Navigate to your Day 2 folder and run:

cd day_02
sui move test

You should see all tests passing:

Running Move unit tests
[ PASS    ] challenge::day_02::test_abs_diff
[ PASS    ] challenge::day_02::test_average
[ PASS    ] challenge::day_02::test_average_no_overflow
[ PASS    ] challenge::day_02::test_clamp
[ PASS    ] challenge::day_02::test_clamp_invalid_bounds
[ PASS    ] challenge::day_02::test_divide
[ PASS    ] challenge::day_02::test_divide_by_zero
[ PASS    ] challenge::day_02::test_divide_with_remainder
[ PASS    ] challenge::day_02::test_divide_with_remainder_by_zero
[ PASS    ] challenge::day_02::test_factorial
[ PASS    ] challenge::day_02::test_is_even
[ PASS    ] challenge::day_02::test_is_odd
[ PASS    ] challenge::day_02::test_max_min
[ PASS    ] challenge::day_02::test_multiply
[ PASS    ] challenge::day_02::test_power
[ PASS    ] challenge::day_02::test_subtract
[ PASS    ] challenge::day_02::test_subtract_underflow
[ PASS    ] challenge::day_02::test_sum_basic
[ PASS    ] challenge::day_02::test_sum_large
[ PASS    ] challenge::day_02::test_sum_overflow
[ PASS    ] challenge::day_02::test_sum_zero
Test result: OK. 21 passed; 0 failed
Day 2 Move tests passing - 21 tests for functions and testing
cli.firstmovers.io

Run your tests with Sui CLI Web β€” all tests passing with detailed output


Key Takeaways

1. Functions Return Last Expression

No return keyword needed.

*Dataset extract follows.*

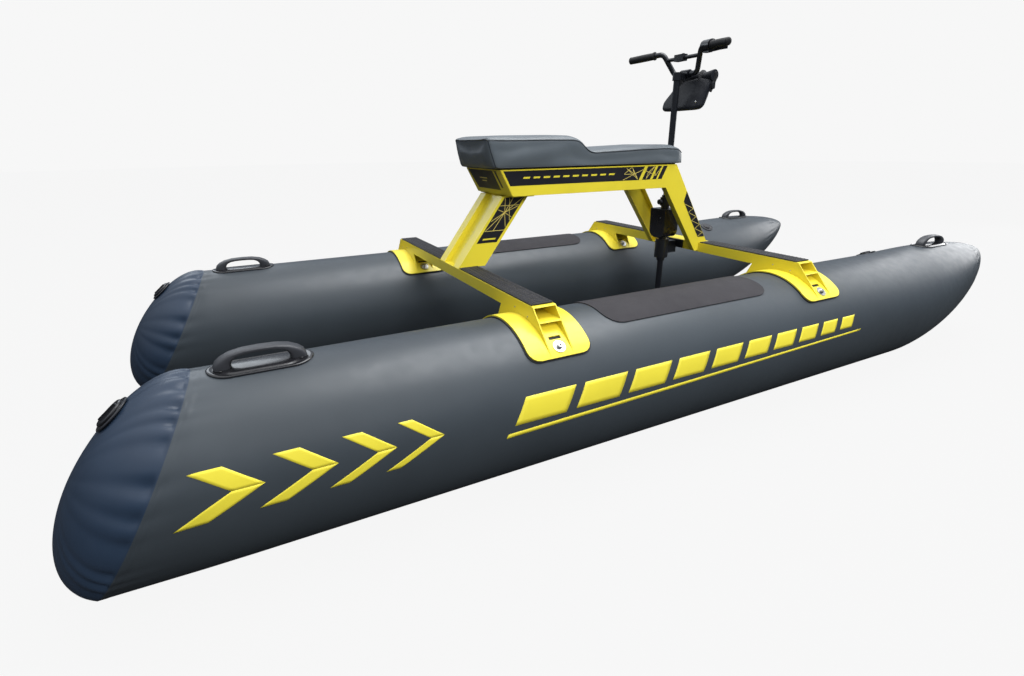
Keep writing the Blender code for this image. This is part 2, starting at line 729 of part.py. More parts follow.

Just leave off the semicolon:

public fun add(a: u64, b: u64): u64 {
    a + b  // ← This is returned
}

2. Visibility Controls Access

  • public fun β€” Anyone can call
  • fun β€” Only this module can call

3. Tests Are First-Class

The #[test] attribute integrates testing into the language:

#[test]
fun test_something() {
    assert_eq!(1 + 1, 2);
}

4. Expected Failures Are Powerful

Test that your code fails correctly:

#[test]
#[expected_failure(abort_code = 1001)]
fun test_should_fail() {
    // This must abort with code 1001
}

5. Error Codes Matter

Define constants for error codes:

const E_DIVISION_BY_ZERO: u64 = 1001;

This makes debugging easier and tests more precise.


What’s Next

Tomorrow in Day 3, we move from functions to data structures. You’ll learn:

  • How to define structs in Move
  • The difference between struct and Sui objects
  • How to create, modify, and destroy data

Functions let you do things. Structs let you hold things. Together, they’re the foundation for everything you’ll build on Sui.


Commit Your Progress

cd day_02
sui move test
git add day_02/
git commit -m "Day 2: practice functions and testing"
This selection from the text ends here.